MANADO, Indonesia - A powerful earthquake in northeastern Indonesia left four people dead and four injured when it rattled buildings, causing panicked residents to flee homes, churches and shopping malls, officials and witnesses said Monday.

Three men died after collapsing as they fled their houses Sunday in the seaside Tuminting neighbourhood in northern Manado, a regional capital on Sulawesi Island, said Hani Solang, a subdistrict chief.

The fourth dead victim was a woman who suffered a heart attack, apparently triggered by the shock of the quake. Among the injured was a man who broke his leg after jumping from the fourth floor of a building, said a doctor in Manado.

The U.S. Geological Survey put the earthquake at magnitude 7.3 and the Indonesian seismological institute issued a tsunami alert via television and radio, but the feared wave never came.
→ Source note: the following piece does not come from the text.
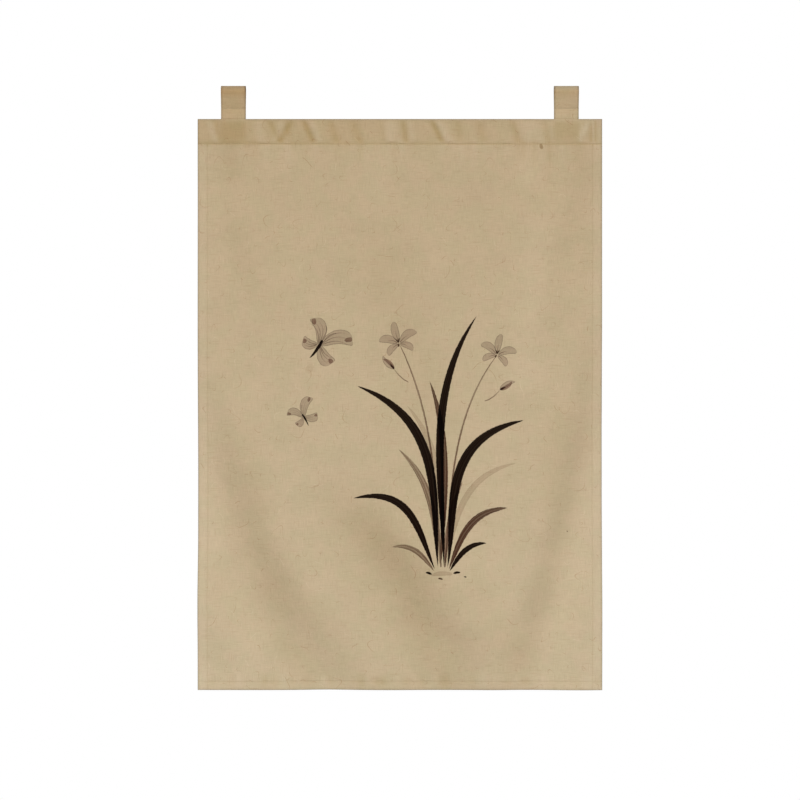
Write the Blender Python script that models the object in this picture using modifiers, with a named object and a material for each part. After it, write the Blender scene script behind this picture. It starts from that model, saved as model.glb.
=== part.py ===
"""A door curtain of one cloth, hanging from two strap loops at its top corners.

Metres, +Z up, the printed face towards -Y. The origin is midway between the two loops, on the line
along which they bear on top of a hanging rod.
"""

import math
from collections import namedtuple

import bmesh
import bpy

# The panel: one cloth with a deep heading hem, and narrow hems down its sides and along its foot.
PANEL_WIDTH = 0.850
PANEL_DROP = 1.200
CLOTH = 0.0012
HEM_LAYERS = 2
HEADING_DEPTH = 0.052
SIDE_HEM = 0.020
FOOT_HEM = 0.018

# The loops: each is a strap folded over the rod, sewn across under it and sewn to the heading's back.
LOOP_SPACING = 0.700
STRAP_WIDTH = 0.052
STRAP = 0.0016
LOOP_RISE = 0.070
LOOP_HEIGHT = 0.046
ROD_RADIUS = 0.010
STEM_DEPTH = 0.056
ARC_STEPS = 18

# Sewn pieces lie this far apart.
GAP = 0.0003

# Heights and depths that follow from those sizes.
LOOP_TOP = STRAP
HEADING_TOP = LOOP_TOP - LOOP_RISE
LOOP_SEAM = LOOP_TOP - LOOP_HEIGHT
STEM_FOOT = HEADING_TOP - STEM_DEPTH
FRONT_FACE = -(STRAP + GAP + HEM_LAYERS * CLOTH)

# The panel's grid: a hem ends in a narrow step, and the rows stand closer where the folds are deep.
HEM_STEP = 0.001
SHALLOW_DOWN_TO = 0.400
HEADING_ROWS = 2
SHALLOW_ROWS = 9
DEEP_ROWS = 32
COLUMNS = 40

# The folds in which the cloth hangs, a row for each. A fold is a curved line down the cloth, with a
# ridge along one side of it and a trough along the other. "x" is across from the panel's middle, and
# "down" is below its top edge. The line starts straight down and sweeps sideways towards its foot.
# Depth is the height of the ridge, width its distance from the line at the foot, and ridge is 1 where
# the ridge is on the line's right and -1 where it is on its left.
Fold = namedtuple("Fold", "top_x top_down foot_x foot_down sweep depth width ridge")
FOLDS = (
    Fold(-0.402, 0.440, -0.128, 1.158, 1.95, 0.0165, 0.060, 1),
    Fold(-0.090, 0.740, 0.179, 1.168, 1.3, 0.0170, 0.070, 1),
    Fold(0.400, 0.330, 0.238, 1.150, 1.9, 0.0125, 0.044, -1),
    Fold(-0.560, 0.480, -0.215, 1.180, 2.3, 0.0085, 0.050, -1),
    Fold(0.500, 0.420, 0.345, 1.180, 1.9, 0.0080, 0.046, 1),
    Fold(-0.392, 0.070, -0.292, 0.420, 1.2, 0.0045, 0.040, 1),
    Fold(0.372, 0.070, 0.300, 0.520, 1.1, 0.0045, 0.040, -1),
)
NARROWER_AT_TOP = 0.70
FULL_DEPTH_FROM = 0.45
EASES_FROM = 0.75
DEPTH_AT_FOOT = 0.40

# Linear colours of the undyed linen: the straps let no light through and look darker than the panel.
PANEL_COLOUR = (0.510, 0.398, 0.252, 1.0)
STRAP_COLOUR = (0.455, 0.335, 0.195, 1.0)
ROUGHNESS = 0.92


def eased(value):
    """Goes smoothly from 0 to 1 as value does, and stays there beyond."""
    held = min(1.0, max(0.0, value))
    return held * held * (3.0 - 2.0 * held)


def fold_height(fold, x, down):
    """How far one fold brings the cloth forward at a place on it."""
    length = fold.foot_down - fold.top_down
    along = (down - fold.top_down) / length
    if along <= 0.0:
        return 0.0
    run = fold.foot_x - fold.top_x
    line_x = fold.top_x + run * along**fold.sweep
    slant = run * fold.sweep * along ** (fold.sweep - 1.0) / length
    width = fold.width * (NARROWER_AT_TOP + (1.0 - NARROWER_AT_TOP) * along)
    off_line = fold.ridge * (x - line_x) / math.hypot(1.0, slant) / width
    easing_off = eased((along - EASES_FROM) / (1.0 - EASES_FROM))
    strength = eased(along / FULL_DEPTH_FROM) * (1.0 - (1.0 - DEPTH_AT_FOOT) * easing_off)
    return fold.depth * strength * off_line * math.exp(0.5 - 0.5 * off_line * off_line)


def drape(x, down):
    """How far all the folds together bring the cloth forward."""
    return sum(fold_height(fold, x, down) for fold in FOLDS)


def stations(marks, steps):
    """Places from the first mark to the last, each stretch between two marks cut into its own steps."""
    places = [marks[0]]
    for start, end, count in zip(marks, marks[1:], steps):
        places += [start + (end - start) * (step + 1) / count for step in range(count)]
    return places


def linen(name, colour):
    """A matt cloth material."""
    material = bpy.data.materials.new(name)
    material.use_nodes = True
    surface = material.node_tree.nodes["Principled BSDF"]
    surface.inputs["Base Color"].default_value = colour
    surface.inputs["Roughness"].default_value = ROUGHNESS
    surface.inputs["Metallic"].default_value = 0.0
    return material


def make_panel(collection):
    """The panel: a flat grid hung in its folds and thickened backwards, twice as thick at the hems."""
    side = PANEL_WIDTH / 2
    side_stitches = side - SIDE_HEM
    foot_stitches = PANEL_DROP - FOOT_HEM
    one_layer = side_stitches - HEM_STEP
    columns = stations((-side, -side_stitches, -one_layer, one_layer, side_stitches, side), (1, 1, COLUMNS, 1, 1))
    rows = stations(
        (0.0, HEADING_DEPTH, HEADING_DEPTH + HEM_STEP, SHALLOW_DOWN_TO, foot_stitches - HEM_STEP)
        + (foot_stitches, PANEL_DROP),
        (HEADING_ROWS, 1, SHALLOW_ROWS, DEEP_ROWS, 1, 1),
    )
    grid = bmesh.new()
    bmesh.ops.create_grid(grid, x_segments=len(columns) - 1, y_segments=len(rows) - 1, size=0.5)
    mesh = bpy.data.meshes.new("panel")
    grid.to_mesh(mesh)
    grid.free()
    panel = bpy.data.objects.new("panel", mesh)
    collection.objects.link(panel)

    hemmed = []
    for vertex in mesh.vertices:
        x = columns[round((0.5 + vertex.co.x) * (len(columns) - 1))]
        down = rows[round((0.5 - vertex.co.y) * (len(rows) - 1))]
        vertex.co = (x, FRONT_FACE - drape(x, down), HEADING_TOP - down)
        if abs(x) >= side_stitches or down <= HEADING_DEPTH or down >= foot_stitches:
            hemmed.append(vertex.index)
    panel.vertex_groups.new(name="hems").add(hemmed, 1.0, "REPLACE")

    layers = panel.modifiers.new("Cloth and hems", "SOLIDIFY")
    layers.thickness = HEM_LAYERS * CLOTH
    layers.offset = -1.0
    layers.vertex_group = "hems"
    layers.thickness_vertex_group = 1.0 / HEM_LAYERS
    mesh.shade_smooth()
    mesh.materials.append(linen("linen_panel", PANEL_COLOUR))


def loop_outlines():
    """A loop seen from its side, in (depth, height) points: its outside, and the hole for the rod.

    Both are round over the rod, and their sides then run straight to the seam. Below the seam the
    strap's two layers lie flat together.
    """
    centre = -ROD_RADIUS
    lean = math.asin(ROD_RADIUS / (centre - LOOP_SEAM))
    turn = math.pi + 2.0 * lean
    angles = [turn * step / ARC_STEPS - lean for step in range(ARC_STEPS + 1)]

    def over_rod(radius):
        return [(radius * math.cos(angle), centre + radius * math.sin(angle)) for angle in angles]

    parting = LOOP_SEAM + STRAP * (math.tan(lean / 2.0) * math.cos(lean) - math.sin(lean))
    front_edge = [(-STRAP, parting), (-STRAP, STEM_FOOT)]
    back_edge = [(STRAP, STEM_FOOT), (STRAP, parting)]
    outside = back_edge + over_rod(ROD_RADIUS + STRAP) + front_edge
    hole = [(0.0, LOOP_SEAM)] + over_rod(ROD_RADIUS)
    return outside, hole


def make_loop(name, middle_x, material, collection):
    """A strap loop: its side outline and hole, made as wide as the strap."""
    outline = bpy.data.curves.new(name, "CURVE")
    outline.dimensions = "2D"
    outline.fill_mode = "BOTH"
    outline.extrude = STRAP_WIDTH / 2
    for points in loop_outlines():
        edge = outline.splines.new("POLY")
        edge.points.add(len(points) - 1)
        for point, (depth, height) in zip(edge.points, points):
            point.co = (depth, height, 0.0, 1.0)
        edge.use_cyclic_u = True
    outline.materials.append(material)
    loop = bpy.data.objects.new(name, outline)
    loop.location = (middle_x, 0.0, 0.0)
    loop.rotation_euler = (math.pi / 2, 0.0, math.pi / 2)
    collection.objects.link(loop)


def main():
    for leftover in list(bpy.data.objects):
        bpy.data.objects.remove(leftover, do_unlink=True)
    curtain = bpy.data.collections.new("noren_curtain")
    bpy.context.scene.collection.children.link(curtain)
    make_panel(curtain)
    strap = linen("linen_strap", STRAP_COLOUR)
    for name, side in (("loop_left", -1), ("loop_right", 1)):
        make_loop(name, side * LOOP_SPACING / 2, strap, curtain)


main()
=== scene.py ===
import math
import random
from collections import namedtuple

import bpy
import numpy as np
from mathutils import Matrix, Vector


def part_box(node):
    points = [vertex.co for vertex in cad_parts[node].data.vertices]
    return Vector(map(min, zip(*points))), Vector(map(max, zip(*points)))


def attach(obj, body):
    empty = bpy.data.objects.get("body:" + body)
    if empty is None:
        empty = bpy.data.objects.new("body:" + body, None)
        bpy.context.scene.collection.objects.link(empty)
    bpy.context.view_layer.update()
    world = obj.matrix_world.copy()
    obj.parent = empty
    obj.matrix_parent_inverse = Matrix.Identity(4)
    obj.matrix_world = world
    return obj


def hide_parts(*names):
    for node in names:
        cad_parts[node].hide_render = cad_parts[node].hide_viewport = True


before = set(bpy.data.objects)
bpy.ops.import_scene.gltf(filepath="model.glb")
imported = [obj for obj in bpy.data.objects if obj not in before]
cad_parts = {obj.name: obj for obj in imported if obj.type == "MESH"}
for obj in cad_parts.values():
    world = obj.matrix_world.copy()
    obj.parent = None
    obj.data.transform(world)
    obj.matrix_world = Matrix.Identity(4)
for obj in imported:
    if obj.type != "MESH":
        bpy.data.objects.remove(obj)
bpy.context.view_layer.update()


# The lie of the cloth. The panel is one length of undyed linen that hangs from a loop near each top
# corner, so its middle is slack, and folds sweep in from its sides to its foot. The heading, side and
# foot hems are turned to the back and sewn down, which puckers them.
PANEL_WIDTH = 0.850
PANEL_DROP = 1.200
LAYER = 0.0011
HEM_THICKNESS = 0.0022
HEADING_DEPTH = 0.052
SIDE_HEM = 0.020
FOOT_HEM = 0.018
FRONT_FACE = -0.0043
EDGE_ROUNDNESS = 0.85
STITCH_GROOVE = 0.00045
GROOVE_WIDTH = 0.0008
LOOP_MIDDLE = 0.350
STRAP_WIDTH = 0.052
STRAP_END = 0.056
STRAP_BLEND = 0.003
STRAP_RELIEF = 0.0007

panel_low, panel_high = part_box("panel")
TOP_EDGE = panel_high.z
SIDE_STITCHES = PANEL_WIDTH / 2 - SIDE_HEM
FOOT_STITCHES = PANEL_DROP - FOOT_HEM

# The folds. Places on the cloth are "x", across from its middle, and "down", below its top edge. Each
# fold is a line that starts straight down the cloth and sweeps sideways towards its foot, with a ridge
# on its right where ridge is 1, or on its left where it is -1, and a trough on its other side.
Fold = namedtuple("Fold", "top_x top_down foot_x foot_down sweep depth width ridge")
FOLDS = (
    Fold(-0.402, 0.440, -0.128, 1.158, 1.95, 0.0165, 0.060, 1),
    Fold(-0.090, 0.740, 0.179, 1.168, 1.3, 0.0170, 0.070, 1),
    Fold(0.400, 0.330, 0.238, 1.150, 1.9, 0.0125, 0.044, -1),
    Fold(-0.560, 0.480, -0.215, 1.180, 2.3, 0.0085, 0.050, -1),
    Fold(0.500, 0.420, 0.345, 1.180, 1.9, 0.0080, 0.046, 1),
    Fold(-0.392, 0.070, -0.292, 0.420, 1.2, 0.0045, 0.040, 1),
    Fold(0.372, 0.070, 0.300, 0.520, 1.1, 0.0045, 0.040, -1),
)
NARROWER_AT_TOP = 0.70
FULL_DEPTH_FROM = 0.45
EASES_FROM = 0.75
DEPTH_AT_FOOT = 0.40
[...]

The quake struck six miles beneath the Molucca Sea and was centred about 130 kilometres from the Maluku capital of Ternate and 2,250 kilometres northeast of the capital of Jakarta, the USGS said.

Some buildings in Manado were left with cracks and other damage. Tsunami fears sent hundreds of people running inland to higher ground or racing off in cars and on motorcycles, causing massive traffic jams, witnesses said.

Indonesia is prone to seismic upheaval due to its location on the so-called Pacific "Ring of Fire,'' an arc of volcanoes and fault lines encircling the Pacific Basin.

In December 2004, a massive earthquake off Indonesia's Sumatra island triggered a tsunami that battered much of the Indian Ocean coastline and killed more than 230,000 people -- 131,000 of them in Indonesia's Aceh province alone.

A tsunami off Java island last year killed nearly 5,000.